Mucho se ha dicho sobre la situación política que enfrenta México desde 2018 y que en los últimos tiempos parece consolidarse. Unos afirman que se trata de una transformación que renueva la ética pública y redefine al Estado Mexicano como uno de absoluto carácter social. Otros señalan que representa una regresión a lo que fuimos el siglo pasado y comenzamos a dejar atrás a partir de la alternancia del 2000. Para los primeros, el camino es el de la democratización absoluta de las decisiones colectivas de carácter estructural. Para los segundos, es la senda de la demagogia y el autoritarismo y la destrucción de las instituciones de la democracia. La polarización, quizá, es en lo único en lo que ambos bandos coinciden. Chairos y fifís. Liberales y conservadores. Izquierda y derecha. Nuevo y viejo establishment.
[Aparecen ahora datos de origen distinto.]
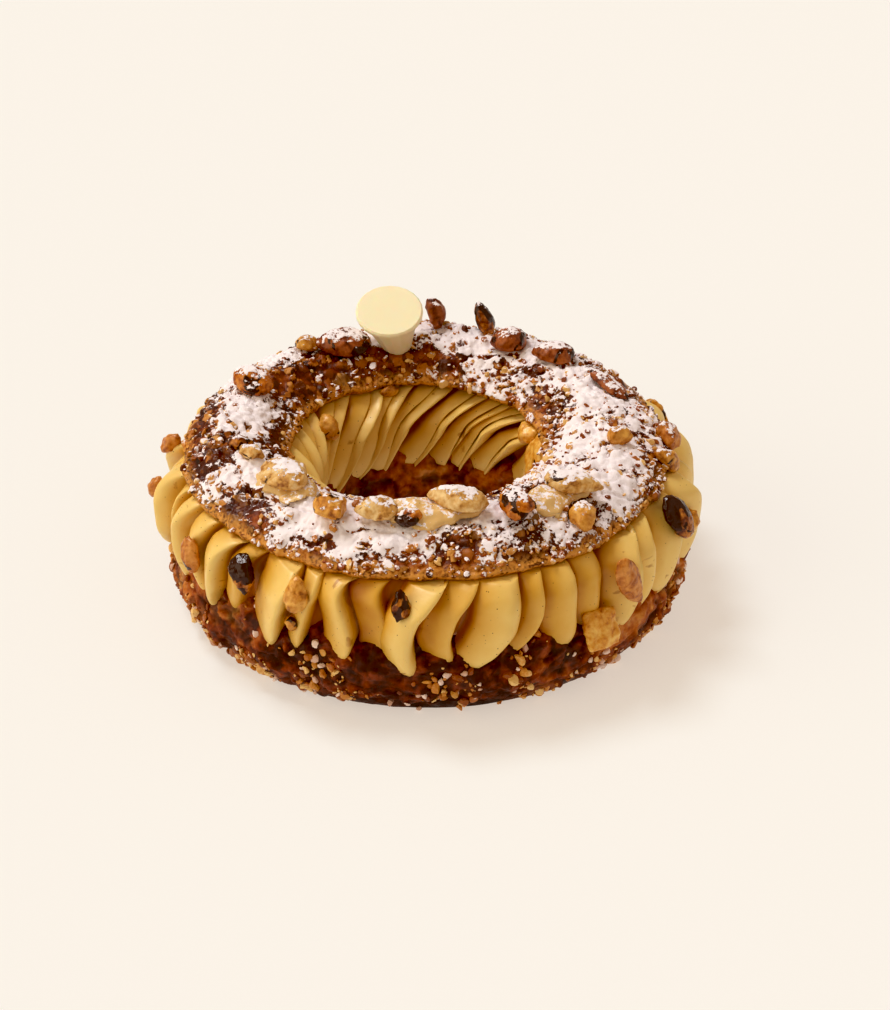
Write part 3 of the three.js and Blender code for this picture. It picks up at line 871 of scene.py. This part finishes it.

Pero la política y el ejercicio del poder no terminan ni inician con una opción distinta a las anteriores, por más radical que sea en su transformación o regresión. Quizá el Estado y sus instituciones se vean severamente lastimadas e incluso la llama de la democracia disminuya a su mínima expresión, pero en tanto esta se encuentre encendida, por más que no caliente y lo único que ilumine sea su propia supervivencia, la posibilidad de juego y competencia persisten. Si en la primera entrega se señalaba que hablar de democracia en nuestro país implicaba hacerlo meramente desde un enfoque discursivo, también se afirmaba que mientras se mantuviera la competencia electoral – elemento esencial de la democracia electiva – no todo estaba perdido. Cuando menos hasta este momento, la competencia electoral, con sus enormes inequidades, subsiste y el juego continúa.
Con gran parte de la ciudadanía amorcillada y postrada en la indiferencia, un buen número medios de comunicación silentes para no afectar sus intereses económicos, un gobierno en turno injerencista de los asuntos político-electorales, partidos políticos de oposición retraídos por el miedo de sus dirigentes, y autoridades electorales cooptadas por el poder, ¿qué queda para la competencia electoral y la democracia? De un lado, como señalan Javier Sicilia y Jacobo Dayán a partir de su libro Crisis o Apocalipsis, las resistencias que se encuentran en aquellos espacios o movimientos que aún conservan la dignidad por seguir siendo capaces de indignarse, como los movimientos de madres buscadoras de desaparecidos o espacios de resistencia territorial de pueblos y comunidades indígenas. Del otro, algún puñado de inconformes dispuestos a quemar sus naves e incendiar los puentes, sabedores de que para ellos no hay mañana y la apuesta de luchar, por más riesgosa que sea, es lo único que ofrece la posibilidad, por mínima que sea, de ganar y revertir.
La competencia electoral de 2027 y 2030 será a morir. La primera, porque el gobierno buscará mantener la mayoría legislativa que le asegura legislar desde el Ejecutivo. La segunda, porque el grupo en el poder intentará perpetuarse en la Presidencia. En ese contexto, es imposible confiar en la imparcialidad de las autoridades electorales y en la no intervención del gobierno en turno, sumamente complejo apostar por los partidos de oposición que se han mostrado torpes y medrosos, muy difícil contar con que la mayoría de los medios de comunicación cumplirán con su función social de revisar y criticar al poder, y poco esperanzador descansar la expectativa democrática en una ciudadanía en su mayoría anestesiada. Entonces, ¿quiénes y qué?
Creo que quienes pueden salvar la competencia electoral y rescatar la democracia dependerá de la resistencia que alguno de los espacios o movimientos a los que Sicilia y Dayán hacen referencia hagan de forma activa y ruidosa y no meramente testimonial, pero también de quienes estén dispuestos a arriesgarlo todo con tal de salvar algo, incluso aquello que no les pertenezca. En cuanto al qué, me parece que la respuesta es más compleja porque no existe y tendrá que inventarse en los meses por venir. Muy poco o quizá nada de lo que hoy se tiene sirve para pelear esta batalla y será necesario imaginar nuevas herramientas y vehículos que permitan que otros distintos al nuevo y viejo establishment lleguen al poder para salvar la democracia y redefinir al Estado y sus instituciones. Cualquier cosa, menos un partido o una revolución, que lo primero hoy solo estorba y lo segundo devasta y arrasa con todo, incluso con quienes la encabezan. Quizá, solo quizá, algo tan contrario a lo que hoy se conoce. Quizá, así como en la física existe la antimateria, en política pueda existir el antipartido.